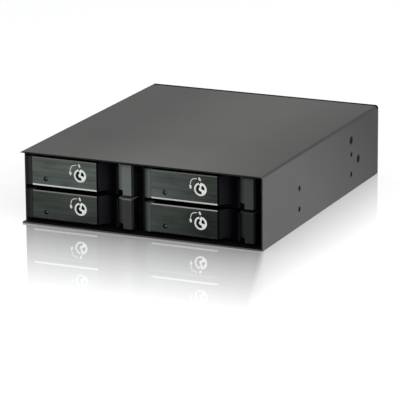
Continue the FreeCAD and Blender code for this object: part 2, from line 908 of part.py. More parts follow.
def bracket_tabs():
    """Tabs of the brackets where they pass through the board."""
    right = inner_half - bracket_foot + bracket_tab_inset
    tabs = []
    for low in (bracket_low + bracket_tab_inset, bracket_high - bracket_tab_inset - bracket_tab):
        tab = block(
            right - bracket_sheet, right, board_front, board_back, low, low + bracket_tab)
        tabs += both_sides(tab)
    return tabs


def board_brackets():
    """Angles that tie the board to the side walls, clear of the device mounting holes."""
    plan = [
        (inner_half - bracket_foot, board_back),
        (inner_half, board_back),
        (inner_half, board_back + bracket_leg),
        (inner_half - bracket_sheet, board_back + bracket_leg),
        (inner_half - bracket_sheet, board_back + bracket_sheet),
        (inner_half - bracket_foot, board_back + bracket_sheet),
    ]
    angle = upward(plan, bracket_low, bracket_high)
    hole_depth = side_hole_depths[1]
    cuts = []
    for z in side_hole_heights:
        cuts.append(block(
            inner_half - bracket_sheet, inner_half, hole_depth - bracket_clearance,
            hole_depth + bracket_clearance, z - bracket_clearance, z + bracket_clearance))
    tabs = bracket_tabs()
    pieces = both_sides(angle.cut(cuts))
    return [pieces[0].fuse(tabs[0::2]), pieces[1].fuse(tabs[1::2])]


# ---- Fan ----

def fan_frame():
    """Square fan housing with its round duct, struts and bearing block."""
    half = fan_size / 2
    z = fan_middle_height
    body = block(-half, half, fan_front, rear_wall, z - half, z + half)
    body = body.cut(rod(0, fan_front, z, fan_duct_radius, fan_depth, along_y))
    strut_front = rear_wall - fan_strut_depth
    hub_end = fan_front + fan_hub_inset + fan_hub_depth
    bearing_front = hub_end + fan_tip_gap
    bearing = block(
        -fan_bearing_half, fan_bearing_half, bearing_front, rear_wall,
        z - fan_bearing_half, z + fan_bearing_half)
    pieces = [bearing]
    for i in range(fan_struts):
        strut = block(
            0, fan_duct_radius + fan_tip_gap, strut_front, rear_wall,
            z - fan_strut_width / 2, z + fan_strut_width / 2)
        strut.rotate(Vector(0, 0, z), along_y, 90 + i * 360 / fan_struts)
        pieces.append(strut)
    bore = rod(
        0, bearing_front, z, fan_shaft_radius + fan_shaft_clearance, fan_depth, along_y)
    return body.fuse(pieces).cut(bore).removeSplitter()


def fan_rotor():
    """Hub with its shaft and a ring of bowed, pitched blades that clear the duct."""
    z = fan_middle_height
    front = fan_front + fan_hub_inset
    hub = rod(0, front, z, fan_hub_radius, fan_hub_depth, along_y)
    shaft_start = front + fan_hub_depth
    shaft = rod(0, shaft_start, z, fan_shaft_radius, rear_wall - shaft_start, along_y)
    middle = front + fan_hub_depth / 2
    half = fan_blade_chord / 2
    section = strip([(-half, 0), (0, fan_blade_bow), (half, 0)], fan_blade_thickness)
    tip = math.sqrt((fan_duct_radius - fan_tip_gap) ** 2 - half ** 2)
    corners = [Vector(0, middle + b, z + a) for a, b in section]
    start = Vector(fan_hub_radius / 2, 0, 0)
    blade = prism(corners, start, Vector(tip - fan_hub_radius / 2, 0, 0))
    blade.rotate(Vector(0, middle, z), along_x, fan_blade_angle)
    blades = []
    for i in range(fan_blades):
        copy = blade.copy()
        copy.rotate(Vector(0, 0, z), along_y, i * 360 / fan_blades)
        blades.append(copy)
    return hub.fuse([shaft] + blades).removeSplitter()


# ---- Files ----

def write(name, solids):
    shape = solids[0] if len(solids) == 1 else Part.makeCompound(solids)
    shape = shape.copy()
    shape.translate(Vector(0, -case_depth / 2, 0))
    shape.exportStep("parts/" + name + ".step")


tray_pieces = {
    "pan": pan(),
    "bezel": bezel(),
    "lever": lever(),
    "faceplate": faceplate(),
    "latch": latch(),
    "latch_spring": latch_spring(),
    "hinge_pin": hinge_pin(),
    "lock_barrel": lock_barrel(),
    "lock_plug": lock_plug(),
    "light_pipe": light_pipe(),
}
tray_number = 0
for column in range(columns):
    for row in reversed(range(rows)):
        tray_number += 1
        place = Vector(bay_left(column), 0, bay_floor(row))
        for piece, shape in tray_pieces.items():
            seated = shape.copy()
            seated.translate(place)
            write("tray_%d_%s" % (tray_number, piece), [seated])

case_pieces = {
    "top_cover": [top_cover()],
    "base_plate": [base_plate()],
    "centre_divider": [centre_divider()],
    "shelf_left": [shelf(0)],
    "shelf_right": [shelf(columns - 1)],
    "backplane_board": [backplane_board()],
    "drive_sockets": [drive_socket(column, row) for column in range(columns) for row in range(rows)],
    "data_ports": data_ports(),
    "power_inlets": power_inlets(),
    "status_leds": status_leds(),
    "capacitor": [capacitor()],
    "fan_header": [fan_header()],
    "board_brackets": board_brackets(),
    "case_rivets": case_rivets(),
    "fan_frame": [fan_frame()],
    "fan_rotor": [fan_rotor()],
}
for name, solids in case_pieces.items():
    write(name, solids)
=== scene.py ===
import json
import math
import bmesh
import bpy
from mathutils import Matrix, Vector

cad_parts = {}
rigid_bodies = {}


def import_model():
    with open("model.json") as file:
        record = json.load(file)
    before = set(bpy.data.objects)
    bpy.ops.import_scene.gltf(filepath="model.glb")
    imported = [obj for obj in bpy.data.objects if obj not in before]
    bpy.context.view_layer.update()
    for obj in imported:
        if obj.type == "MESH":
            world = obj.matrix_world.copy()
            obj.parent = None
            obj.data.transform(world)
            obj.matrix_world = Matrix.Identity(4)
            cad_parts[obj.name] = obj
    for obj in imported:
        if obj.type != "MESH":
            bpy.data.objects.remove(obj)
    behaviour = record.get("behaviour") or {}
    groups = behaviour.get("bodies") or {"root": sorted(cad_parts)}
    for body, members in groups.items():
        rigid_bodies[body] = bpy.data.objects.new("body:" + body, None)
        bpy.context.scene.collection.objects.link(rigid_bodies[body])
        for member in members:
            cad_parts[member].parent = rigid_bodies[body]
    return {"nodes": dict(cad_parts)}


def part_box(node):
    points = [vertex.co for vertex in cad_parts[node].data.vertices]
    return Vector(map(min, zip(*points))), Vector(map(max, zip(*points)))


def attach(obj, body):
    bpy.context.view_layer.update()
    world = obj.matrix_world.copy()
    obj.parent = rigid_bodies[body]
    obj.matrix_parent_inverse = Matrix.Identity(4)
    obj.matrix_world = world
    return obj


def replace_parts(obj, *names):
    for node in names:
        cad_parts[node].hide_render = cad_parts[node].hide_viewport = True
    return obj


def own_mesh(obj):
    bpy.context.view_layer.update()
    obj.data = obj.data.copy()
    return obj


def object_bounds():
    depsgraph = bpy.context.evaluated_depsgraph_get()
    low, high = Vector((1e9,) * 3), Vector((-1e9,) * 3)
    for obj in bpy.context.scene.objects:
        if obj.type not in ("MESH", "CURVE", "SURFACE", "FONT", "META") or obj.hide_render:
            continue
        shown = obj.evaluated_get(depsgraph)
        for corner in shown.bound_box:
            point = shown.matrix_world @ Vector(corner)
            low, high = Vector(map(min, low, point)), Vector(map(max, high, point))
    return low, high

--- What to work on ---
In the listing above, find the line with "place = Vector(bay_left(column), 0, bay_floor(row))" and the line with "bpy.data.objects.remove(obj)", then print exactly those two lines and every line between them, and nothing more.

--- Expected answer ---
        place = Vector(bay_left(column), 0, bay_floor(row))
        for piece, shape in tray_pieces.items():
            seated = shape.copy()
            seated.translate(place)
            write("tray_%d_%s" % (tray_number, piece), [seated])

case_pieces = {
    "top_cover": [top_cover()],
    "base_plate": [base_plate()],
    "centre_divider": [centre_divider()],
    "shelf_left": [shelf(0)],
    "shelf_right": [shelf(columns - 1)],
    "backplane_board": [backplane_board()],
    "drive_sockets": [drive_socket(column, row) for column in range(columns) for row in range(rows)],
    "data_ports": data_ports(),
    "power_inlets": power_inlets(),
    "status_leds": status_leds(),
    "capacitor": [capacitor()],
    "fan_header": [fan_header()],
    "board_brackets": board_brackets(),
    "case_rivets": case_rivets(),
    "fan_frame": [fan_frame()],
    "fan_rotor": [fan_rotor()],
}
for name, solids in case_pieces.items():
    write(name, solids)
=== scene.py ===
import json
import math
import bmesh
import bpy
from mathutils import Matrix, Vector

cad_parts = {}
rigid_bodies = {}


def import_model():
    with open("model.json") as file:
        record = json.load(file)
    before = set(bpy.data.objects)
    bpy.ops.import_scene.gltf(filepath="model.glb")
    imported = [obj for obj in bpy.data.objects if obj not in before]
    bpy.context.view_layer.update()
    for obj in imported:
        if obj.type == "MESH":
            world = obj.matrix_world.copy()
            obj.parent = None
            obj.data.transform(world)
            obj.matrix_world = Matrix.Identity(4)
            cad_parts[obj.name] = obj
    for obj in imported:
        if obj.type != "MESH":
            bpy.data.objects.remove(obj)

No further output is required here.